» Stated problem
Exactly the lines from the one that contains "Continue the build123d" to the one that contains "bake_transform(dish)", both lines included, should be copied, and no others.

» Data for this task
[Start]
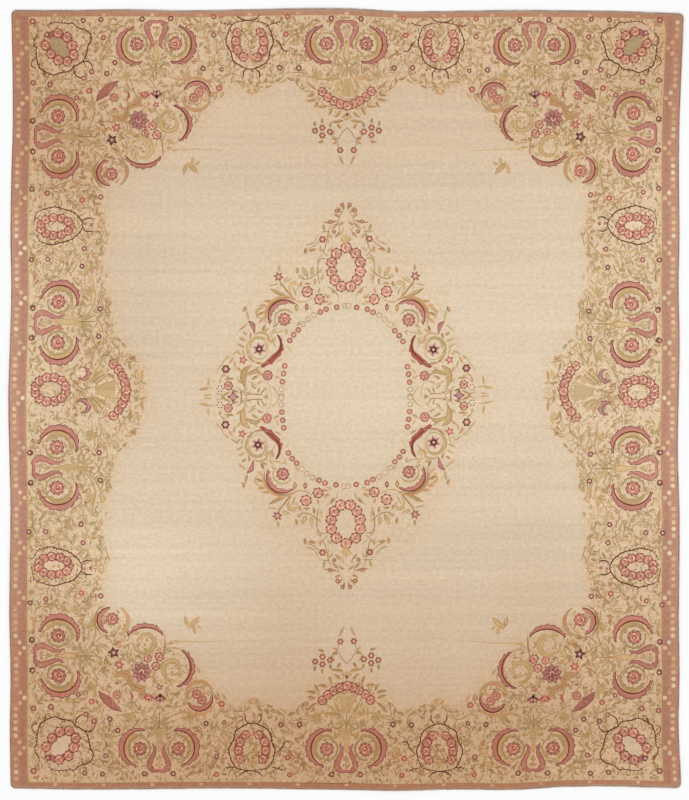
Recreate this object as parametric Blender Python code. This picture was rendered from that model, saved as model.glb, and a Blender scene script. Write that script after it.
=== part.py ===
[End]
[Start]
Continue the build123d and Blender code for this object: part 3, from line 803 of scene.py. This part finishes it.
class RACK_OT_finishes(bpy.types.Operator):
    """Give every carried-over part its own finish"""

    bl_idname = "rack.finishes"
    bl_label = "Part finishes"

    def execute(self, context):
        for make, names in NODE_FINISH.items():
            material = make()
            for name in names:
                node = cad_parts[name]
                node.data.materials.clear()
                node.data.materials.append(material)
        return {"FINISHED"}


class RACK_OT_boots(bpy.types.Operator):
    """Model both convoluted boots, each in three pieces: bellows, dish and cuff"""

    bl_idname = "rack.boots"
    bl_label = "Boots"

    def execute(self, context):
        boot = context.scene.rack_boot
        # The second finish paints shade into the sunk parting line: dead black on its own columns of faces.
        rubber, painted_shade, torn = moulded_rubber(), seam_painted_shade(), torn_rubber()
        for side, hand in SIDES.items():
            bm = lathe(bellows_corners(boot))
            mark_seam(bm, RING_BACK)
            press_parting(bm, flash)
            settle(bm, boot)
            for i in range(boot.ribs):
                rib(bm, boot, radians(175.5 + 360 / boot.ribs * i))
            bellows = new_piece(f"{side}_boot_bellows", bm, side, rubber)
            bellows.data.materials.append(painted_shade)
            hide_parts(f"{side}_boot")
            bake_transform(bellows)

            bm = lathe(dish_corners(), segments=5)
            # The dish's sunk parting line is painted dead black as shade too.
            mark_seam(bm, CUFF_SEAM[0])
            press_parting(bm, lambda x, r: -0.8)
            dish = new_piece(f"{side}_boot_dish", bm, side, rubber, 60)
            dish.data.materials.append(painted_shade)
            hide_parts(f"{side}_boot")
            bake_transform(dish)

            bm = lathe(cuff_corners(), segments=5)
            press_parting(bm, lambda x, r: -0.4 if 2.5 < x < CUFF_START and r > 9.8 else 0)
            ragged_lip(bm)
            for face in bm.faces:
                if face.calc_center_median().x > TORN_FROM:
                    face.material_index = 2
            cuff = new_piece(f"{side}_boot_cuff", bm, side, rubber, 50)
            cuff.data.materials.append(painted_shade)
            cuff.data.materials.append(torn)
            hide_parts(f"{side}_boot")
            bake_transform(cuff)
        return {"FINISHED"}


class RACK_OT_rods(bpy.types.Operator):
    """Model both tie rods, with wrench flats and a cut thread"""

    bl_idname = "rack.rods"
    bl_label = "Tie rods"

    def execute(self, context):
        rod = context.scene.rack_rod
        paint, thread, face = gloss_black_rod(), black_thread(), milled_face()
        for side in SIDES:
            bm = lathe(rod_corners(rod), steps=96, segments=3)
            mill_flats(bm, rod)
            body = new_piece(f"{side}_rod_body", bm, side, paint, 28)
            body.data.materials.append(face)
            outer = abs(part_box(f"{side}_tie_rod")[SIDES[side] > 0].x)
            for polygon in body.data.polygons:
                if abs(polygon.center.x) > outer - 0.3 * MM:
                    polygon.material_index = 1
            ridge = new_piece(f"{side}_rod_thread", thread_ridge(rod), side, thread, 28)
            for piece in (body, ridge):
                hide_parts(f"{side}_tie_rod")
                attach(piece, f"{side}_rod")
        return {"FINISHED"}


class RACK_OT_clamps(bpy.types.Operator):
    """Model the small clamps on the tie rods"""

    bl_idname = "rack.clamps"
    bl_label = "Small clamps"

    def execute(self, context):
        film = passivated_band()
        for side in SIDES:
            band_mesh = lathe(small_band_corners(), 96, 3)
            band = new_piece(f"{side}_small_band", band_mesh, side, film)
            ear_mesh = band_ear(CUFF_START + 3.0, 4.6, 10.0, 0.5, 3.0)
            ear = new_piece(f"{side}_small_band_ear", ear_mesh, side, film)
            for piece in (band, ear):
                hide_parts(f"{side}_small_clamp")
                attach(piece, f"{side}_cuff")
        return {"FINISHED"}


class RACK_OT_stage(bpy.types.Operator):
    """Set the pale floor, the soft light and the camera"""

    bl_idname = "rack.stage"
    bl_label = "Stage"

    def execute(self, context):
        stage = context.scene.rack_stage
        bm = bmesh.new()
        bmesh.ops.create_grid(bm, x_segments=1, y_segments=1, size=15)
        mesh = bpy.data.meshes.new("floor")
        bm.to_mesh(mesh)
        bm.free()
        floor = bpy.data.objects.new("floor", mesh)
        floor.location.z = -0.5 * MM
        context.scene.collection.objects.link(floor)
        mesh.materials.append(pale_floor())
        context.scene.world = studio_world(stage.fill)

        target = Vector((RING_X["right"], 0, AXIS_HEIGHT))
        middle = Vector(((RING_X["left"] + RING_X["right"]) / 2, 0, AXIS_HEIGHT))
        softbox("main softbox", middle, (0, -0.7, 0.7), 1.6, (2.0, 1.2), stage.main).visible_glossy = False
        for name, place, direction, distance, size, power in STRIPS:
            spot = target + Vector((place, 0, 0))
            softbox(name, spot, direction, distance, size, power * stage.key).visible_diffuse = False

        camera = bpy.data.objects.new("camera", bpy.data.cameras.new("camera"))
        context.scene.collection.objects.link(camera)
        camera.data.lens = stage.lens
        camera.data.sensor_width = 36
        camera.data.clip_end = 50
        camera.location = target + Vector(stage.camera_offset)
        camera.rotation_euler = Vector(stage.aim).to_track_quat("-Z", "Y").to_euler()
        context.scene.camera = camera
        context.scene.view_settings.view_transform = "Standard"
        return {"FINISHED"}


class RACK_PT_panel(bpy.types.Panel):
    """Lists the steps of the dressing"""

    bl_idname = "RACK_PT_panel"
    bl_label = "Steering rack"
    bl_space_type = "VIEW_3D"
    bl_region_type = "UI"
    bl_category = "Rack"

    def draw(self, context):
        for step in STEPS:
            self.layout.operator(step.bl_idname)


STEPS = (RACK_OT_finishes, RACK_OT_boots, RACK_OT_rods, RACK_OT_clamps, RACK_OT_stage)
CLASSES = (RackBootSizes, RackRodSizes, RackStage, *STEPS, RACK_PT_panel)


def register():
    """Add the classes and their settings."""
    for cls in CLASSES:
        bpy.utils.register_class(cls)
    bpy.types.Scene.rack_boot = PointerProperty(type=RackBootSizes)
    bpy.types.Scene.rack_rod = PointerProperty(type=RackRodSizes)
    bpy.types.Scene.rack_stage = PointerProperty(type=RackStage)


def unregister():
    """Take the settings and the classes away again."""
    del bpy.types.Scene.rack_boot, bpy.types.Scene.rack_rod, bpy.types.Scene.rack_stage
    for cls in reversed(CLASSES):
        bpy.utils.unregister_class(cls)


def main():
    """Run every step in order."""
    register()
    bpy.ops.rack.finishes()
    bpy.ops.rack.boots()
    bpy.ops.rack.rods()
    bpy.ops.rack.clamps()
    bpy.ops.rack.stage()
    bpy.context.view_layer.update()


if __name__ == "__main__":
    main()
[End]
» Result of the exercise
Continue the build123d and Blender code for this object: part 3, from line 803 of scene.py. This part finishes it.
class RACK_OT_finishes(bpy.types.Operator):
    """Give every carried-over part its own finish"""

    bl_idname = "rack.finishes"
    bl_label = "Part finishes"

    def execute(self, context):
        for make, names in NODE_FINISH.items():
            material = make()
            for name in names:
                node = cad_parts[name]
                node.data.materials.clear()
                node.data.materials.append(material)
        return {"FINISHED"}


class RACK_OT_boots(bpy.types.Operator):
    """Model both convoluted boots, each in three pieces: bellows, dish and cuff"""

    bl_idname = "rack.boots"
    bl_label = "Boots"

    def execute(self, context):
        boot = context.scene.rack_boot
        # The second finish paints shade into the sunk parting line: dead black on its own columns of faces.
        rubber, painted_shade, torn = moulded_rubber(), seam_painted_shade(), torn_rubber()
        for side, hand in SIDES.items():
            bm = lathe(bellows_corners(boot))
            mark_seam(bm, RING_BACK)
            press_parting(bm, flash)
            settle(bm, boot)
            for i in range(boot.ribs):
                rib(bm, boot, radians(175.5 + 360 / boot.ribs * i))
            bellows = new_piece(f"{side}_boot_bellows", bm, side, rubber)
            bellows.data.materials.append(painted_shade)
            hide_parts(f"{side}_boot")
            bake_transform(bellows)

            bm = lathe(dish_corners(), segments=5)
            # The dish's sunk parting line is painted dead black as shade too.
            mark_seam(bm, CUFF_SEAM[0])
            press_parting(bm, lambda x, r: -0.8)
            dish = new_piece(f"{side}_boot_dish", bm, side, rubber, 60)
            dish.data.materials.append(painted_shade)
            hide_parts(f"{side}_boot")
            bake_transform(dish)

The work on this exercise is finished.